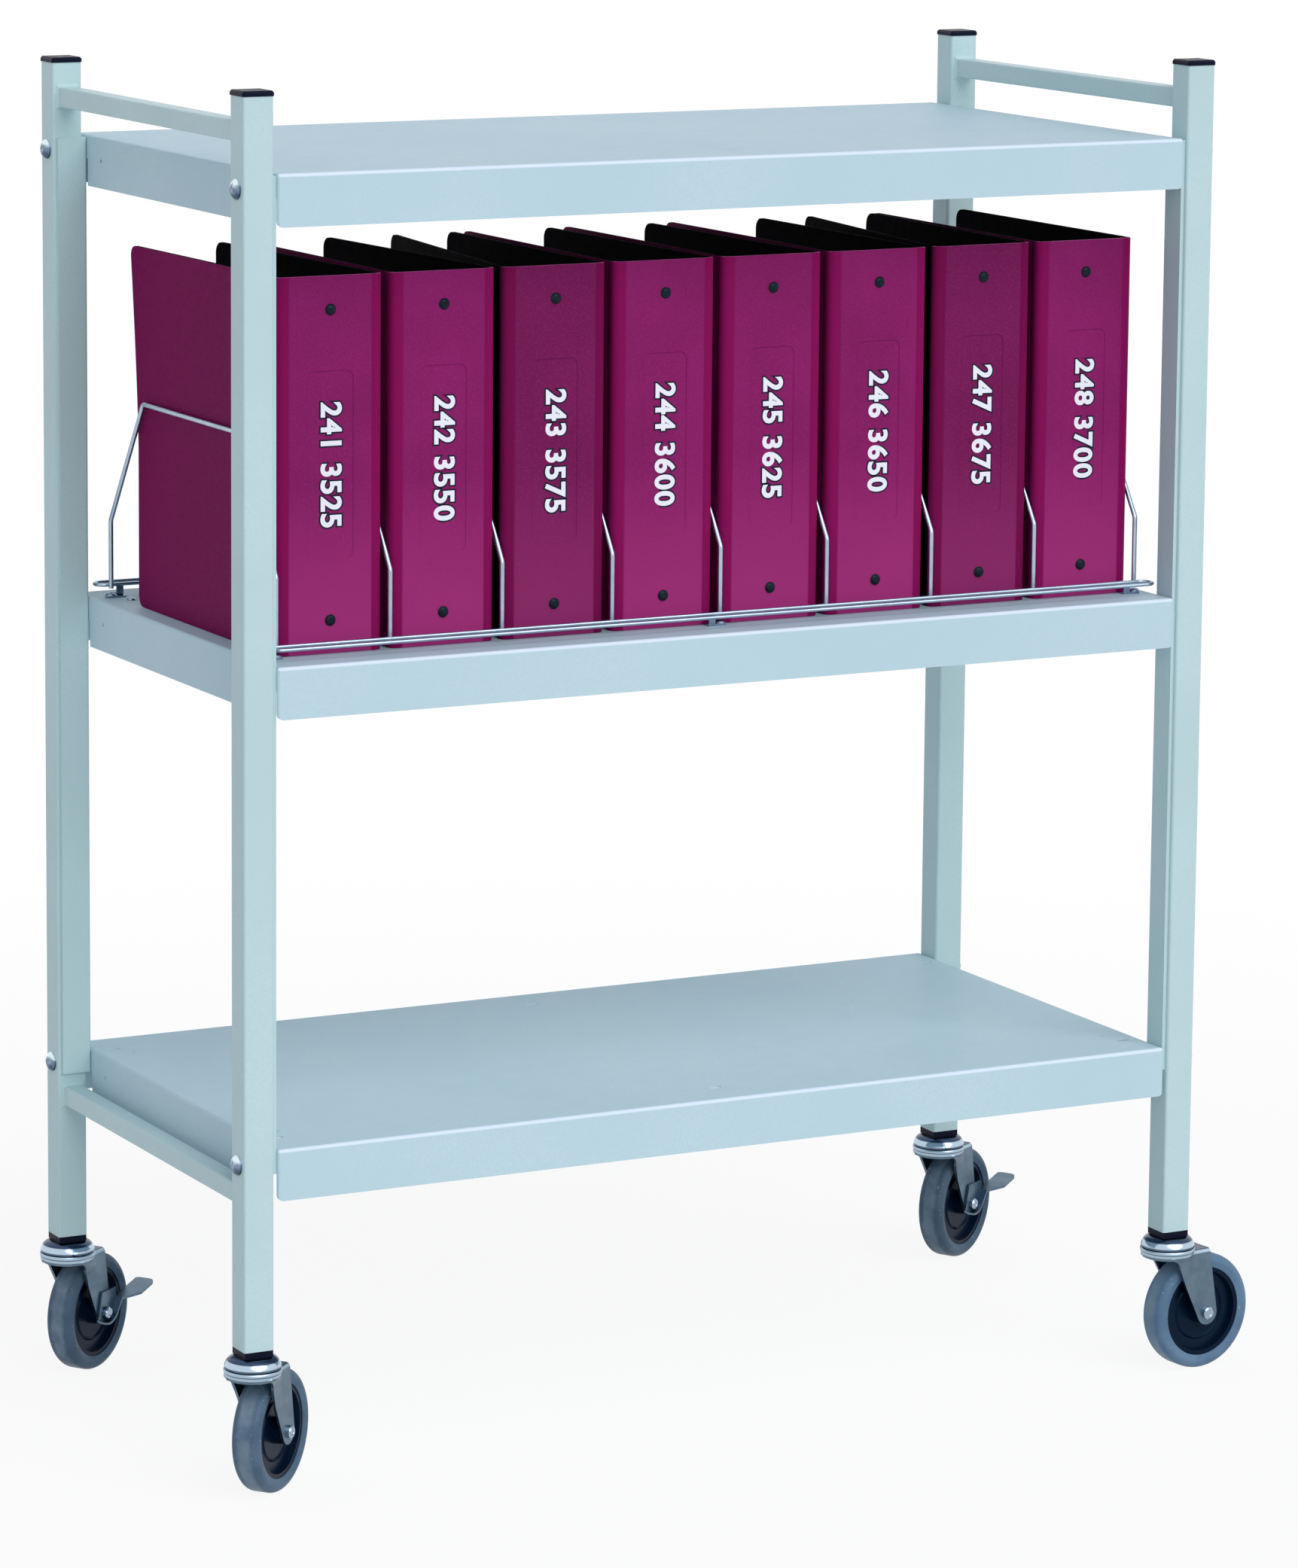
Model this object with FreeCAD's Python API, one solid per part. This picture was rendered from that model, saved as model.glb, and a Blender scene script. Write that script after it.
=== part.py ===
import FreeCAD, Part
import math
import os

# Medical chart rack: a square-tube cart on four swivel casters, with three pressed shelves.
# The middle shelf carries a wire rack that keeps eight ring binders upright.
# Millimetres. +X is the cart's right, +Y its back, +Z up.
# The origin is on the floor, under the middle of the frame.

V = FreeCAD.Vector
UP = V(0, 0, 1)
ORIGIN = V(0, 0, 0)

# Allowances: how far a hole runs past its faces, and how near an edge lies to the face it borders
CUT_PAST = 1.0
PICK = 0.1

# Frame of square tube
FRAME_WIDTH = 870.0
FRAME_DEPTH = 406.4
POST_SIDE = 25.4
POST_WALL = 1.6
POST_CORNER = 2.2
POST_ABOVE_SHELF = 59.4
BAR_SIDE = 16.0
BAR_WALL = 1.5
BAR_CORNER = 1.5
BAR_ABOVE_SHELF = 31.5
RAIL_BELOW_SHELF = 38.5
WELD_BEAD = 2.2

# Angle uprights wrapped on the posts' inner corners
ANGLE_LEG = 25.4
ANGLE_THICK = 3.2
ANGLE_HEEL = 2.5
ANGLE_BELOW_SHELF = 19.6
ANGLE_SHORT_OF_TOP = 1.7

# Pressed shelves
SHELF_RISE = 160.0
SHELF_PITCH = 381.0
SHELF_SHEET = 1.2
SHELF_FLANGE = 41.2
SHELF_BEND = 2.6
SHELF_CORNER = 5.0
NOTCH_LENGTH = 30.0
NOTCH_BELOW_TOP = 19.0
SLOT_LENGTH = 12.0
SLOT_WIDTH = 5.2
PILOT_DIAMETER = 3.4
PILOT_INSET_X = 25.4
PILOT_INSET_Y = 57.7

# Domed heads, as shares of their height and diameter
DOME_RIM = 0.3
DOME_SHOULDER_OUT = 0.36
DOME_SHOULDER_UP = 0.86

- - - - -

[Exercise]:
Write out exactly the lines from the start of the material through the line with "# The origin". No other output is expected.

[Task solution]:
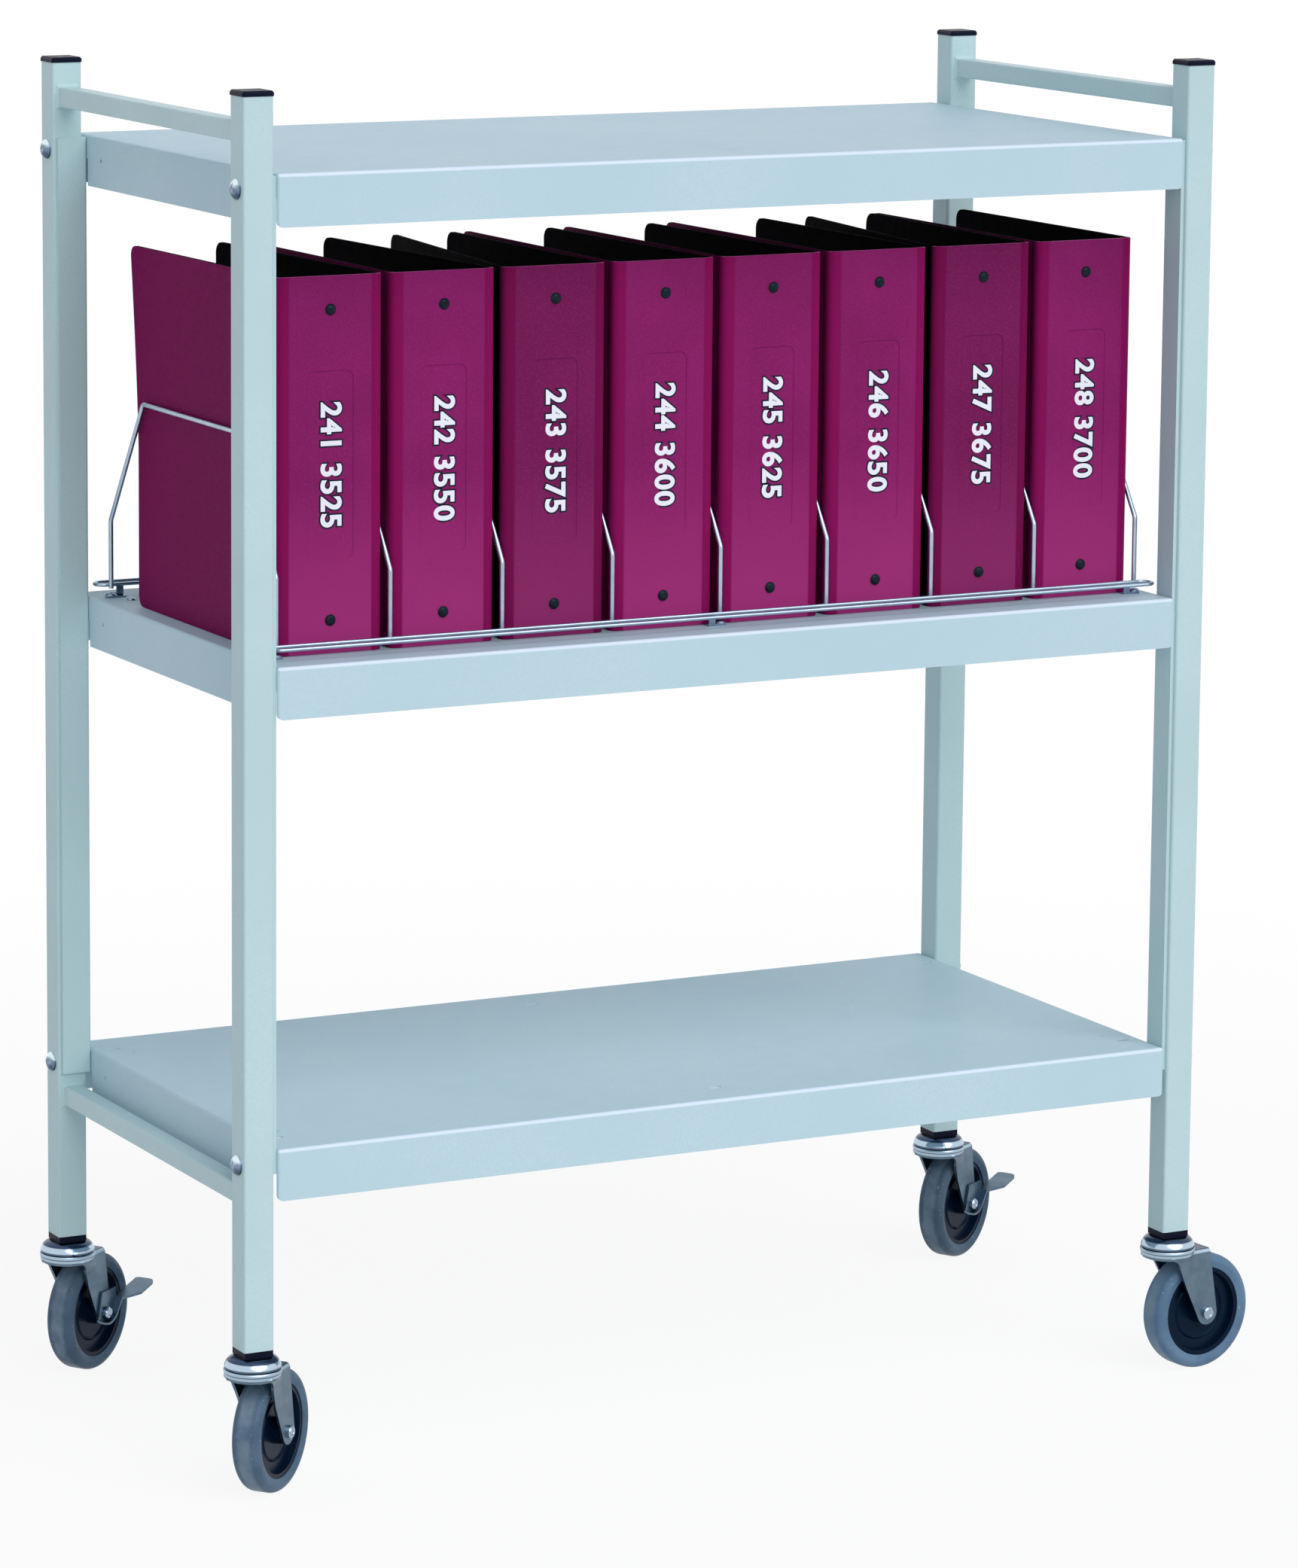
Model this object with FreeCAD's Python API, one solid per part. This picture was rendered from that model, saved as model.glb, and a Blender scene script. Write that script after it.
=== part.py ===
import FreeCAD, Part
import math
import os

# Medical chart rack: a square-tube cart on four swivel casters, with three pressed shelves.
# The middle shelf carries a wire rack that keeps eight ring binders upright.
# Millimetres. +X is the cart's right, +Y its back, +Z up.
# The origin is on the floor, under the middle of the frame.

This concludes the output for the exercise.